DO THIS ▸ Restate the span of lines that starts with the line containing "item in doc.Objects" and ends with the line containing "points = [vertex.co", word for word, including both, with nothing else.
>> START DATA EXTRACT
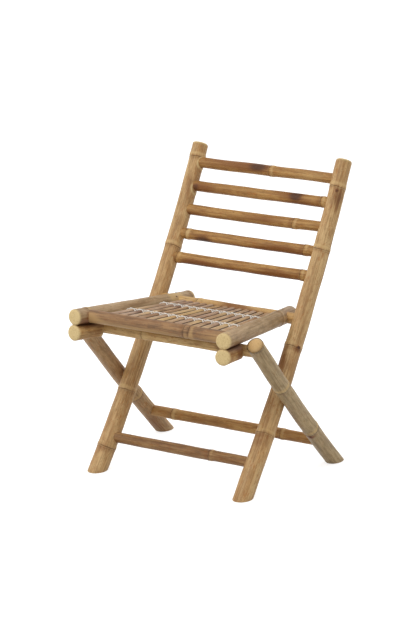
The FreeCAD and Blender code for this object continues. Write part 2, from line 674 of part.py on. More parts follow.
# Posts and legs, cut flush with the floor and drilled for what they hold.
for side_name, side in SIDES:
    floor_place = FreeCAD.Placement(V(-value("leg_spacing"), -value("leg_spacing"),
                                      -value("post_height / 4")), FreeCAD.Rotation())
    crossing = V(0, value("crossing_y"), value("crossing_height"))

    name = f"{side_name}_post"
    pole = bowed_pole(name, "post", "post_foot_diameter / 2", "post_top_diameter / 2", None, None)
    pole.Placement = pole_placement("post", side * value("post_spacing") / 2)
    tools = [box(f"{name}_floor", "2 * leg_spacing", "2 * leg_spacing", "post_height / 4",
                 floor_place)]
    for bar_name, radius, inset, _, y, z in back_bars:
        tools += bar_sockets(f"{name}_{bar_name}", side, "post_spacing", radius, inset, y, z)
    tools += socket(f"{name}_axle", side, "axle_diameter / 2", AXLE_INSET,
                    (side * value("post_spacing") / 2, axle.y, axle.z), "moving_clearance")[:1]
    tools.append(cylinder(f"{name}_journal", "tenon_diameter / 2 + fit_clearance",
                          "tenon_length + moving_clearance",
                          along(V(side * value(f"post_spacing / 2 - {AXLE_INSET}"), axle.y, axle.z),
                                V(side, 0, 0))))
    tools.append(cylinder(f"{name}_dowel_hole", "pivot_dowel_diameter / 2 + fit_clearance",
                          "2 * post_foot_diameter",
                          along(crossing + V(side * value("post_spacing / 2 - pivot_dowel_depth"
                                                          " - fit_clearance"), 0, 0),
                                V(side, 0, 0))))
    keep(cut(name, pole, tools + [rung_nails, front_nails]), name)

    name = f"{side_name}_leg"
    pole = bowed_pole(name, "leg", "leg_diameter / 2", "leg_diameter / 2", "leg_dome",
                      "leg_dome_flat")
    pole.Placement = pole_placement("leg", side * value("leg_spacing") / 2)
    tools = [box(f"{name}_floor", "2 * leg_spacing", "2 * leg_spacing", "post_height / 4",
                 floor_place)]
    for bar_name, radius, inset, _, y, z in leg_bars:
        tools += bar_sockets(f"{name}_{bar_name}", side, "leg_spacing", radius, inset, y, z)
    tools.append(cylinder(f"{name}_dowel_hole", "pivot_dowel_diameter / 2 + fit_clearance",
                          "2 * leg_diameter",
                          along(crossing + V(side * value("leg_spacing / 2 + pivot_dowel_depth"
                                                          " + fit_clearance"), 0, 0),
                                V(-side, 0, 0))))
    keep(cut(name, pole, tools + [crossbar_nails, rear_nails]), name)

sheet.clear("D1")
doc.recompute()

problems = [f"{item.Name}: {item.State}" for item in doc.Objects
            if {"Invalid", "Error"} & set(item.State)]
for piece in parts:
    if piece.Shape.isNull() or not piece.Shape.isValid():
        problems.append(f"{piece.Label}: bad shape")
if problems:
    raise SystemExit("\n".join(problems))

os.makedirs("parts", exist_ok=True)
for piece in parts:
    piece.Shape.exportStep(f"parts/{piece.Label}.step")
whole = Part.makeCompound([piece.Shape for piece in parts]).BoundBox
print(f"{len(parts)} sub-parts, box {whole.XMin:.2f} {whole.YMin:.2f} {whole.ZMin:.2f}"
      f" to {whole.XMax:.2f} {whole.YMax:.2f} {whole.ZMax:.2f}")
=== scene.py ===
"""Looks of a bamboo folding chair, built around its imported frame.

The back frame, the leg frame and the seat are classes. Each holds its sizes in metres as fields,
builds its poles, slats and cords as numpy surfaces in the frame's own space, and dresses them.
"""
from __future__ import annotations

import logging
import math
from dataclasses import dataclass, field
from enum import Enum
from typing import Callable, ClassVar, Iterable, Sequence

import bpy
import numpy as np
from mathutils import Matrix, Vector


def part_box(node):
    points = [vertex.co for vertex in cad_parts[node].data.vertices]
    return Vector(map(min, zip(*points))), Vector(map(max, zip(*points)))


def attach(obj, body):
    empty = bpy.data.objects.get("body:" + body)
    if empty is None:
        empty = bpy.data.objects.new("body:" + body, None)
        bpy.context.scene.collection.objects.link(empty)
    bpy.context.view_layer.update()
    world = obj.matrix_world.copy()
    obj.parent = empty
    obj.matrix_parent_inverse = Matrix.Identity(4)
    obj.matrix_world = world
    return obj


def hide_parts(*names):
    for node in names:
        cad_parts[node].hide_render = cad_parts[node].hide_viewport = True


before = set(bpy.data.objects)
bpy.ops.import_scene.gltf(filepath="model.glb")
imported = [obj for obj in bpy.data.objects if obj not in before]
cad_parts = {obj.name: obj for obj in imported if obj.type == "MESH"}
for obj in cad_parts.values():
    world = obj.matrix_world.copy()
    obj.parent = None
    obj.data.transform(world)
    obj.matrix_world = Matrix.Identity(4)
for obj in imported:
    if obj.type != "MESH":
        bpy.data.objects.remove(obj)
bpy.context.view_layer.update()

log = logging.getLogger("chair")

Array = np.ndarray
Curve = Callable[[Array], Array]
MM = 0.001
TURN = 2.0 * math.pi
SIDES = (("left", -1.0), ("right", 1.0))
TO_FRONT = (0.0, -1.0, 0.0)
UPWARDS = (0.0, 0.0, 1.0)


# Sizes of the chair, in metres, as in the frame.


@dataclass(frozen=True)
class Pole:
    """A bowed pole of one of the two crossed frames, seen from the side.

    Its axis is a parabola in the YZ plane: height runs evenly from foot to top, and Y is shifted
    by four times the bow times share times one minus share.
    """

    height: float
    foot_y: float
    top_y: float
    bow: float
    foot_radius: float
    top_radius: float

    def y_at(self, height: float | Array) -> float | Array:
        """Y of the axis at a height above the floor."""
        share = height / self.height
        return self.foot_y + (self.top_y - self.foot_y) * share + 4 * self.bow * share * (1 - share)

    def point(self, x: float, share: Array) -> Array:
        """Points of the axis at shares of the height, as rows of three coordinates."""
        height = share * self.height
        return np.stack([np.full_like(share, x), self.y_at(height), height], axis=1)

    def radius_at(self, share: Array) -> Array:
        """Radius at shares of the length, in a straight line from foot to top."""
        return self.foot_radius + (self.top_radius - self.foot_radius) * share


@dataclass(frozen=True)
class ChairSizes:
    """Driving sizes that the sub-assemblies share."""

    post: Pole = Pole(0.760, -0.2043, 0.2901, 0.030, 0.024, 0.0204)
    leg: Pole = Pole(0.3942, 0.1798, -0.2169, -0.008, 0.021, 0.021)
    post_spacing: float = 0.428
    leg_spacing: float = 0.517
    rung_radius: float = 0.014
    front_stretcher_radius: float = 0.0138
    rear_stretcher_radius: float = 0.0142
    crossbar_radius: float = 0.0148
    axle_radius: float = 0.0145
    tenon_radius: float = 0.009
    tenon_length: float = 0.022
    axle_height: float = 0.3895
    crossbar_height: float = 0.3777
    front_stretcher_height: float = 0.074
    rear_stretcher_height: float = 0.0753
    top_rung_height: float = 0.714
    rung_pitch: float = 0.0567
    rail_radius: float = 0.020
    rail_front_overhang: float = 0.1013
    rail_rear_overhang: float = 0.056
    rail_half_front: float = 0.215
    rail_half_axle: float = 0.1585
    front_rail_radius: float = 0.0165
    front_rail_setback: float = 0.046
    block_radius: float = 0.020
    stop_scoop: float = 0.0006
    clearance: float = 0.0003

    @property
    def axle(self) -> Array:
        """Centre of the seat's axle."""
        return np.array([0.0, self.post.y_at(self.axle_height), self.axle_height])

    @property
    def crossbar(self) -> Array:
        """Centre of the leg frame's crossbar."""
        return np.array([0.0, self.leg.y_at(self.crossbar_height), self.crossbar_height])

    @property
    def crossbar_drop(self) -> float:
        """How far the crossbar's centre lies under the side rails' axes."""
        return self.rail_radius + self.crossbar_radius + self.clearance

    @property
    def crossbar_reach(self) -> float:
        """Reach of the crossbar in front of the axle, along the seat."""
        _, back, up = self.axle - self.crossbar
        return math.sqrt(back ** 2 + up ** 2 - self.crossbar_drop ** 2)

    @property
    def rail_front_reach(self) -> float:
        """Reach of the side rails' front ends."""
        return self.crossbar_reach + self.rail_front_overhang

    @property
    def seat_pitch(self) -> float:
        """Turn of the seat about X, in radians, so that its rails rest on the crossbar."""
        _, back, up = self.axle - self.crossbar
        return math.atan2(up, back) - math.asin(self.crossbar_drop / math.hypot(back, up))

    @property
    def flare(self) -> float:
        """How far a side rail moves outwards for each metre towards the front."""
        return (self.rail_half_front - self.rail_half_axle) / self.rail_front_reach

    def rail_x(self, reach: float) -> float:
        """Distance of a side rail's axis from the middle plane, at a reach in front of the axle."""
        return self.rail_half_axle + self.flare * reach

    def seat_points(self, local: Array) -> Array:
        """Turns points given along the level seat into points of the chair.

        Args:
            local: Rows of three coordinates, from the axle's centre.

        Returns:
            The rows turned about X by the seat's pitch and moved to the axle.
        """
        cos, sin = math.cos(self.seat_pitch), math.sin(self.seat_pitch)
        x, y, z = np.asarray(local, float).reshape(-1, 3).T
        return np.stack([x, y * cos - z * sin, y * sin + z * cos], axis=1) + self.axle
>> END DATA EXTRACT
SOLUTION TO THIS TASK ▸
problems = [f"{item.Name}: {item.State}" for item in doc.Objects
            if {"Invalid", "Error"} & set(item.State)]
for piece in parts:
    if piece.Shape.isNull() or not piece.Shape.isValid():
        problems.append(f"{piece.Label}: bad shape")
if problems:
    raise SystemExit("\n".join(problems))

os.makedirs("parts", exist_ok=True)
for piece in parts:
    piece.Shape.exportStep(f"parts/{piece.Label}.step")
whole = Part.makeCompound([piece.Shape for piece in parts]).BoundBox
print(f"{len(parts)} sub-parts, box {whole.XMin:.2f} {whole.YMin:.2f} {whole.ZMin:.2f}"
      f" to {whole.XMax:.2f} {whole.YMax:.2f} {whole.ZMax:.2f}")
=== scene.py ===
"""Looks of a bamboo folding chair, built around its imported frame.

The back frame, the leg frame and the seat are classes. Each holds its sizes in metres as fields,
builds its poles, slats and cords as numpy surfaces in the frame's own space, and dresses them.
"""
from __future__ import annotations

import logging
import math
from dataclasses import dataclass, field
from enum import Enum
from typing import Callable, ClassVar, Iterable, Sequence

import bpy
import numpy as np
from mathutils import Matrix, Vector


def part_box(node):
    points = [vertex.co for vertex in cad_parts[node].data.vertices]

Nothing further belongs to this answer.